Miller, in an admirable act of scholarly chutzpah, turns this question around and asks the very same thing of academics, especially those of us who teach writing and are convinced that it truly matters. So what, he asks? In the face of global terror—he discusses events ranging from the Columbine massacre to 9-11 to the Unabomber and the Charles Van Doren quiz show scandal—what difference does writing make? Or all of the humanities, for that matter?
A bracing inquiry, to say the least. Fortunately, Miller himself is one of us—the learned product of a liberal education and an academic who questions himself and his own practices as much as he questions anything else. He carefully parses the schisms between personal writing and academic discourse, as he does the alleged division between reader response theory and New Criticism.
Engagingly written—stylistically, Miller has a refreshing edge, almost an attitude—and thought-provoking in ways that should make us all reconsider our practice, Miller’s book should be required reading for anyone working in a college or university English department.
Miller really made me think "wow, I really am not subversive enough in my writing praxis." It was an interesting book, it really made consider writing as a means to a greater good in terms of the current social and political climate in both the United States and the world at large. I still don't know if it was something I was ready for at this point, his points were very clear, but the way he went about getting to them were shocking and depressing at the same time.
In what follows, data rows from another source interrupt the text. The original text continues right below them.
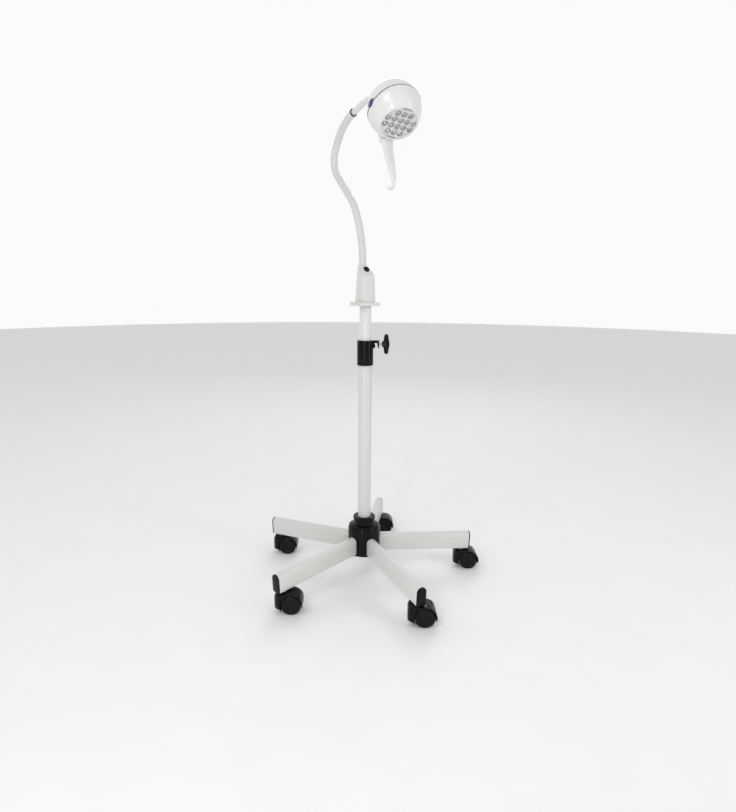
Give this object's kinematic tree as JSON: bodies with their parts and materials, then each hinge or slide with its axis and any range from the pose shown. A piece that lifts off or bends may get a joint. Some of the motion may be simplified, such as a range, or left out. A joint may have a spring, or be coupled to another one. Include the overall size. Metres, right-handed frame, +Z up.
{
  "type": "surgical light",
  "caption": "Mobile surgical examination light: castor base, clamped telescopic mast, bendable gooseneck and round swivelling LED head with push buttons and a pull-off handle",
  "frame": {"origin": "on the floor, on the axis of the mast", "axes": "+Z up along the mast; -Y is the side that the head faces; the gooseneck lies in the YZ plane"},
  "size_m": [0.6088, 0.5832, 1.2265],
  "materials": {
    "leg_paint": "satin powder coat",
    "gloss_paint": "gloss enamel",
    "neck_paint": "satin coat",
    "black_gloss": "polished black",
    "wheel_black": "satin black",
    "dark_nylon": "matte",
    "black_rubber": "matte",
    "head_white": "gloss white",
    "window_silver": "silver grey",
    "lens_clear": "clear",
    "board_green": "solder mask",
    "board_white": "white solder mask",
    "sink_aluminium": "brushed",
    "zinc_steel": "zinc plated",
    "bright_chrome": "bright",
    "pad_brass": "turned",
    "seam_grey": "matte",
    "button_violet": "satin violet"
  },
  "bodies": {
    "root": {"hub": "black_gloss", "lower_tube": "leg_paint", "leg_1": "leg_paint", "leg_2": "leg_paint", "leg_3": "leg_paint", "leg_4": "leg_paint", "leg_5": "leg_paint", "leg_caps": "black_gloss", "caster_stems": "zinc_steel", "leg_bolts": "zinc_steel", "clamp_collar": "black_gloss", "clamp_nut": "bright_chrome"},
    "caster_1": {"caster_hood_1": "black_gloss", "caster_axle_1": "zinc_steel"},
    "wheel_1_left": {"wheel_1_left": "wheel_black"},
    "wheel_1_right": {"wheel_1_right": "wheel_black"},
    "caster_2": {"caster_hood_2": "black_gloss", "caster_axle_2": "zinc_steel"},
    "wheel_2_left": {"wheel_2_left": "wheel_black"},
    "wheel_2_right": {"wheel_2_right": "wheel_black"},
    "caster_3": {"caster_hood_3": "black_gloss", "caster_axle_3": "zinc_steel"},
    "wheel_3_left": {"wheel_3_left": "wheel_black"},
    "wheel_3_right": {"wheel_3_right": "wheel_black"},
    "caster_4": {"caster_hood_4": "black_gloss", "caster_axle_4": "zinc_steel"},
    "wheel_4_left": {"wheel_4_left": "wheel_black"},
    "wheel_4_right": {"wheel_4_right": "wheel_black"},
    "caster_5": {"caster_hood_5": "black_gloss", "caster_axle_5": "zinc_steel"},
    "wheel_5_left": {"wheel_5_left": "wheel_black"},
    "wheel_5_right": {"wheel_5_right": "wheel_black"},
    "clamp_carriage": {"clamp_pad": "pad_brass"},
    "clamp_screw": {"clamp_stud": "zinc_steel", "clamp_knob": "black_gloss"},
    "mast": {"upper_tube": "gloss_paint", "slide_plug": "dark_nylon", "arm_spigot": "zinc_steel"},
    "arm_base": {"base_flange": "leg_paint", "base_housing": "leg_paint", "driver_board": "board_green", "cable_grommet": "black_rubber", "neck_link_1": "neck_paint"},
    "power_button": {"power_button": "black_gloss"},
    "neck_lower": {"neck_link_2": "neck_paint"},
    "neck_middle": {"neck_link_3": "neck_paint"},
    "neck_upper": {"neck_link_4": "neck_paint", "swivel_ring": "black_rubber"},
    "head": {"arm_tube": "gloss_paint", "front_shell": "head_white", "rear_shell": "head_white", "seam_band": "seam_grey", "window_plate": "window_silver", "lens_plate": "lens_clear", "led_board": "board_white", "heat_sink": "sink_aluminium", "handle_socket": "head_white"},
    "head_button_left": {"head_button_left": "button_violet"},
    "head_button_right": {"head_button_right": "button_violet"},
    "handle": {"handle": "head_white"}
  },
  "joints": [
    {"name": "caster_swivel_1", "type": "hinge", "parent": "root", "child": "caster_1", "pos_m": [0.25994, -0.10135, 0.06], "axis": [0, 0, 1], "continuous": true},
    {"name": "wheel_spin_1_left", "type": "hinge", "parent": "caster_1", "child": "wheel_1_left", "pos_m": [0.27726, -0.11135, 0.025], "axis": [0.5, 0.866, 0], "continuous": true},
    {"name": "wheel_spin_1_right", "type": "hinge", "parent": "caster_1", "child": "wheel_1_right", "pos_m": [0.27726, -0.11135, 0.025], "axis": [0.5, 0.866, 0], "continuous": true},
    {"name": "caster_swivel_2", "type": "hinge", "parent": "root", "child": "caster_2", "pos_m": [0.17671, 0.2159, 0.06], "axis": [0, 0, 1], "continuous": true},
    {"name": "wheel_spin_2_left", "type": "hinge", "parent": "caster_2", "child": "wheel_2_left", "pos_m": [0.19403, 0.2059, 0.025], "axis": [0.5, 0.866, 0], "continuous": true},
    {"name": "wheel_spin_2_right", "type": "hinge", "parent": "caster_2", "child": "wheel_2_right", "pos_m": [0.19403, 0.2059, 0.025], "axis": [0.5, 0.866, 0], "continuous": true},
    {"name": "caster_swivel_3", "type": "hinge", "parent": "root", "child": "caster_3", "pos_m": [-0.15073, 0.23478, 0.06], "axis": [0, 0, 1], "continuous": true},
    {"name": "wheel_spin_3_left", "type": "hinge", "parent": "caster_3", "child": "wheel_3_left", "pos_m": [-0.13341, 0.22478, 0.025], "axis": [0.5, 0.866, 0], "continuous": true},
    {"name": "wheel_spin_3_right", "type": "hinge", "parent": "caster_3", "child": "wheel_3_right", "pos_m": [-0.13341, 0.22478, 0.025], "axis": [0.5, 0.866, 0], "continuous": true},
    {"name": "caster_swivel_4", "type": "hinge", "parent": "root", "child": "caster_4", "pos_m": [-0.26987, -0.0708, 0.06], "axis": [0, 0, 1], "continuous": true},
    {"name": "wheel_spin_4_left", "type": "hinge", "parent": "caster_4", "child": "wheel_4_left", "pos_m": [-0.25255, -0.0808, 0.025], "axis": [0.5, 0.866, 0], "continuous": true},
    {"name": "wheel_spin_4_right", "type": "hinge", "parent": "caster_4", "child": "wheel_4_right", "pos_m": [-0.25255, -0.0808, 0.025], "axis": [0.5, 0.866, 0], "continuous": true},
    {"name": "caster_swivel_5", "type": "hinge", "parent": "root", "child": "caster_5", "pos_m": [-0.01606, -0.27854, 0.06], "axis": [0, 0, 1], "continuous": true},
    {"name": "wheel_spin_5_left", "type": "hinge", "parent": "caster_5", "child": "wheel_5_left", "pos_m": [0.00126, -0.28854, 0.025], "axis": [0.5, 0.866, 0], "continuous": true},
    {"name": "wheel_spin_5_right", "type": "hinge", "parent": "caster_5", "child": "wheel_5_right", "pos_m": [0.00126, -0.28854, 0.025], "axis": [0.5, 0.866, 0], "continuous": true},
    {"name": "clamp_travel", "type": "slide", "parent": "root", "child": "clamp_carriage", "axis": [0.866, -0.5, 0], "range_m": [0, 0.00125]},
    {"name": "clamp_turn", "type": "hinge", "parent": "clamp_carriage", "child": "clamp_screw", "pos_m": [0, 0, 0.641], "axis": [0.866, -0.5, 0], "range_deg": [0, 360]},
    {"name": "mast_slide", "type": "slide", "parent": "root", "child": "mast", "axis": [0, 0, 1], "range_m": [-0.08, 0.38]},
    {"name": "arm_swivel", "type": "hinge", "parent": "mast", "child": "arm_base", "pos_m": [0, 0, 0.7382], "axis": [0, 0, 1], "range_deg": [-170, 170]},
    {"name": "power_button_press", "type": "slide", "parent": "arm_base", "child": "power_button", "axis": [0, 0.7314, -0.682], "range_m": [0, 0.0015], "stiffness_N_per_m": 1500, "springref_m": -0.001},
    {"name": "neck_bend_lower", "type": "hinge", "parent": "arm_base", "child": "neck_lower", "pos_m": [0, 0.02686, 0.91422], "axis": [1, 0, 0], "range_deg": [-30, 30]},
    {"name": "neck_bend_middle", "type": "hinge", "parent": "neck_lower", "child": "neck_middle", "pos_m": [0, 0.11475, 1.03536], "axis": [-1, 0, 0], "range_deg": [-30, 30]},
    {"name": "neck_bend_upper", "type": "hinge", "parent": "neck_middle", "child": "neck_upper", "pos_m": [0, 0.16482, 1.12933], "axis": [1, 0, 0], "range_deg": [-30, 30]},
    {"name": "head_swivel", "type": "hinge", "parent": "neck_upper", "child": "head", "pos_m": [0, 0.06603, 1.20337], "axis": [0, -0.9774, 0.2113], "range_deg": [-150, 150]},
    {"name": "head_button_left_press", "type": "slide", "parent": "head", "child": "head_button_left", "axis": [0.9945, -0.0221, -0.1022], "range_m": [0, 0.001], "stiffness_N_per_m": 1500, "springref_m": -0.001},
    {"name": "head_button_right_press", "type": "slide", "parent": "head", "child": "head_button_right", "axis": [-0.9945, 0.0221, 0.1022], "range_m": [0, 0.001], "stiffness_N_per_m": 1500, "springref_m": -0.001},
    {"name": "handle_pull", "type": "slide", "parent": "head", "child": "handle", "axis": [-0.0956, -0.5867, -0.8041], "range_m": [0, 0.018]}
  ],
  "couplings": [
    {"joint": "clamp_turn", "follows": "clamp_travel", "rad_per_m": 5026.5}
  ]
}
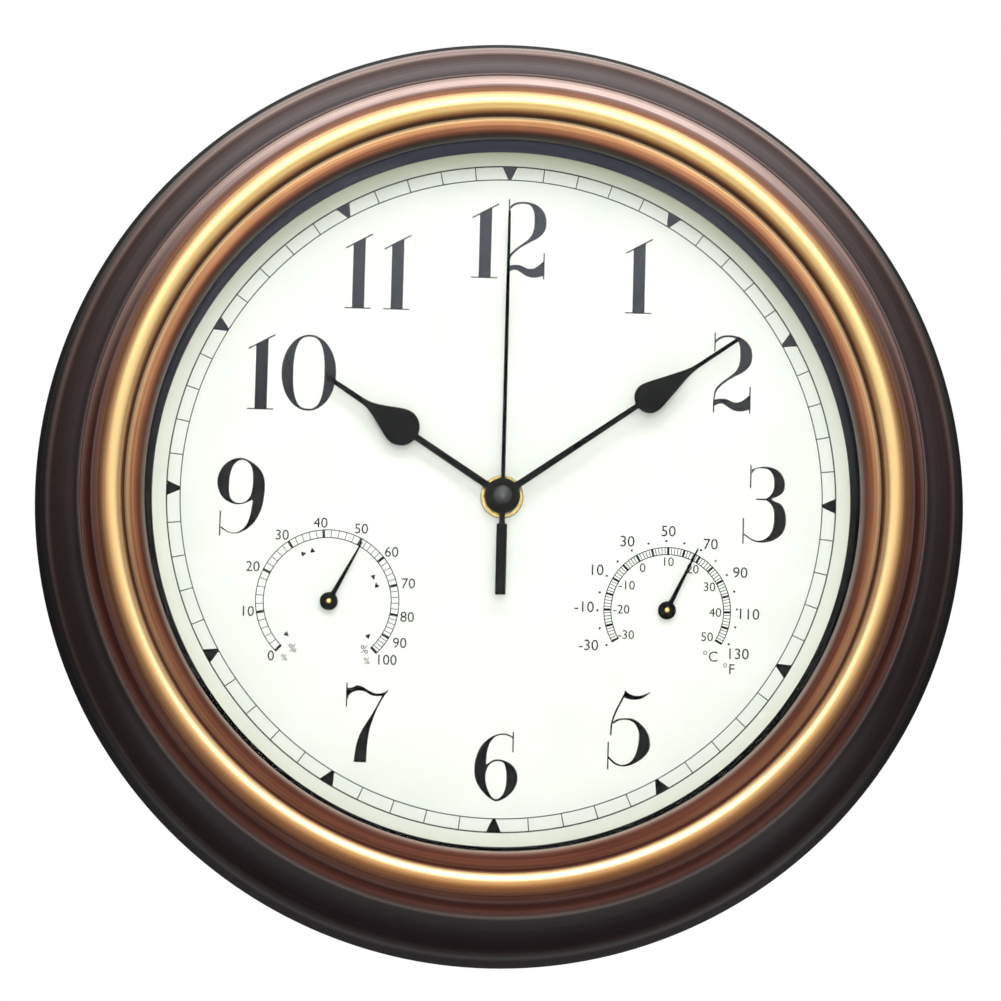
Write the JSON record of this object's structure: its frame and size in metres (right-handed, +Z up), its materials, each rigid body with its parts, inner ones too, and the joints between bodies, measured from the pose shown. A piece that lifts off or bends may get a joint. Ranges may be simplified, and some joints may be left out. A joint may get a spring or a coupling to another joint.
{
  "type": "outdoor wall clock with humidity and temperature dials",
  "caption": "Round wall clock with a wide stepped ring frame, flat glass, numbered dial, three hands, and small humidity and temperature pointers, driven by a quartz movement.",
  "frame": {"origin": "on the wall plane behind the clock, on the axis of the hands", "axes": "+Z up towards twelve o'clock, dial facing -Y, +Y into the wall"},
  "size_m": [0.305, 0.046, 0.305],
  "materials": {
    "frame_bronze": "dark bronze paint with a gold roll and a copper inner band",
    "glass": "clear flat glass",
    "black_plastic": "moulded black",
    "dial": "matt off-white with black print",
    "black_paint": "satin black paint",
    "rubber": "matt",
    "brass": "turned",
    "steel": "plain",
    "white_plastic": "moulded",
    "copper": "enamelled wire",
    "board": "green circuit board",
    "cell_wrap": "plain wrap without print",
    "bimetal": "rolled strip"
  },
  "bodies": {
    "clock_case": {"outer_frame": "frame_bronze", "lens": "glass", "lens_seal": "rubber", "spacer_ring": "black_plastic", "dial": "dial", "back_cover": "black_plastic", "back_seal": "rubber", "cover_screw_1": "steel", "cover_screw_2": "steel", "cover_screw_3": "steel", "cover_screw_4": "steel", "cover_screw_5": "steel", "cover_screw_6": "steel", "hanger_plate": "steel", "hanger_rivet_1": "steel", "hanger_rivet_2": "steel", "movement_seal": "rubber", "movement_case": "black_plastic", "movement_lid": "black_plastic", "train_plate": "white_plastic", "rubber_washer": "rubber", "centre_bush": "brass", "bush_washer": "brass", "bush_nut": "brass", "circuit_board": "board", "control_chip": "black_plastic", "quartz_crystal": "steel", "stator": "steel", "coil_bobbin": "white_plastic", "coil_winding": "copper", "positive_contact": "steel", "negative_contact": "steel", "hygrometer_cup": "white_plastic", "hygrometer_coil": "bimetal", "thermometer_cup": "white_plastic", "thermometer_coil": "bimetal"},
    "second_drive": {"second_wheel": "white_plastic", "second_hand": "black_paint"},
    "minute_drive": {"centre_wheel": "white_plastic", "minute_hand": "black_paint"},
    "hour_drive": {"hour_wheel": "white_plastic", "hour_hand": "black_paint"},
    "third_drive": {"third_wheel": "white_plastic"},
    "intermediate_drive": {"intermediate_wheel": "white_plastic"},
    "rotor_drive": {"rotor": "black_plastic"},
    "motion_drive": {"motion_wheel": "white_plastic"},
    "knob_drive": {"setting_knob": "black_plastic"},
    "hygrometer_drive": {"hygrometer_arbor": "brass", "hygrometer_pointer": "black_paint"},
    "thermometer_drive": {"thermometer_arbor": "brass", "thermometer_pointer": "black_paint"},
    "cell": {"battery": "cell_wrap"}
  },
  "joints": [
    {"name": "second_spin", "type": "hinge", "parent": "clock_case", "child": "second_drive", "pos_m": [0, -0.01, 0], "axis": [0, 1, 0], "continuous": true},
    {"name": "minute_spin", "type": "hinge", "parent": "clock_case", "child": "minute_drive", "pos_m": [0, -0.01, 0], "axis": [0, 1, 0], "continuous": true},
    {"name": "hour_spin", "type": "hinge", "parent": "clock_case", "child": "hour_drive", "pos_m": [0, -0.01, 0], "axis": [0, 1, 0], "continuous": true},
    {"name": "third_spin", "type": "hinge", "parent": "clock_case", "child": "third_drive", "pos_m": [-0.00725, -0.006, 0.00419], "axis": [0, 1, 0], "continuous": true},
    {"name": "intermediate_spin", "type": "hinge", "parent": "clock_case", "child": "intermediate_drive", "pos_m": [0.00729, -0.006, 0.00421], "axis": [0, 1, 0], "continuous": true},
    {"name": "rotor_spin", "type": "hinge", "parent": "clock_case", "child": "rotor_drive", "pos_m": [0.01246, -0.006, 0.00783], "axis": [0, 1, 0], "continuous": true},
    {"name": "motion_spin", "type": "hinge", "parent": "clock_case", "child": "motion_drive", "pos_m": [0, -0.013, 0.008], "axis": [0, 1, 0], "continuous": true},
    {"name": "knob_spin", "type": "hinge", "parent": "clock_case", "child": "knob_drive", "pos_m": [0, -0.003, 0.0164], "axis": [0, 1, 0], "continuous": true},
    {"name": "hygrometer_swing", "type": "hinge", "parent": "clock_case", "child": "hygrometer_drive", "pos_m": [-0.0552, -0.015, -0.0356], "axis": [0, 1, 0], "range_deg": [-160.7, 107.3]},
    {"name": "thermometer_swing", "type": "hinge", "parent": "clock_case", "child": "thermometer_drive", "pos_m": [0.0544, -0.015, -0.0356], "axis": [0, 1, 0], "range_deg": [-142.5, 95.5]},
    {"name": "cell_lift", "type": "slide", "parent": "clock_case", "child": "cell", "axis": [0, 1, 0], "range_m": [0, 0.016]}
  ],
  "couplings": [
    {"joint": "minute_spin", "follows": "second_spin", "ratio": 0.016667},
    {"joint": "hour_spin", "follows": "second_spin", "ratio": 0.0013889},
    {"joint": "third_spin", "follows": "second_spin", "ratio": -0.13333},
    {"joint": "intermediate_spin", "follows": "second_spin", "ratio": -6},
    {"joint": "rotor_spin", "follows": "second_spin", "ratio": 30},
    {"joint": "motion_spin", "follows": "second_spin", "ratio": -0.0055556},
    {"joint": "knob_spin", "follows": "second_spin", "ratio": 0.013889}
  ]
}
Overall, I will put this book on the shelf and will surely reference it in the future.
Miller is a delightful pessimist. Miller is to higher ed what Neil Postman is to media. Except I think Miller is more optimistic. Need to come back to this more, but perhaps my favorite read of the entire semester so far.
Attended a panel discussing this book at the 2023 CCCCs, with the author as part of this panel. It was an interesting discussion and got me interested in reading this book. One thing that I found engaging with this discussion, and with the book when I read it, is how it blends academic writing with personal narrative, which is part of the trend in composition and academic writing that recognizes that positionality matters. There were many interesting points in this book, just as there were in the discussion, but I find myself pushing against the same thing in the book as I did when I asked a question in the panel, which is this book encourages the exploring of personal trauma in the writing of composition and narrative in the composition classroom. This is a problematic practice, because to write about trauma, for those with PTSD, is the same as actually re-experiencing the trauma. While this can be part of the recovery process through exposure therapy, it isn't suitable to be taught or encouraged in a classroom full of students led by a professor who is focused on teaching rhetoric and not on guiding a patient through a therapeutic exercise. Because of this I, and many others, take issue with the practice of assigning personal narratives in the Freshman Composition classroom. That said, this book precedes a lot of the scholarship on the triggering effects of writing about trauma, BUT when I asked the question of the panel, all seemed to still be of the opinion that asking students to write and share about their most traumatic experiences was good practice. So, 4 stars.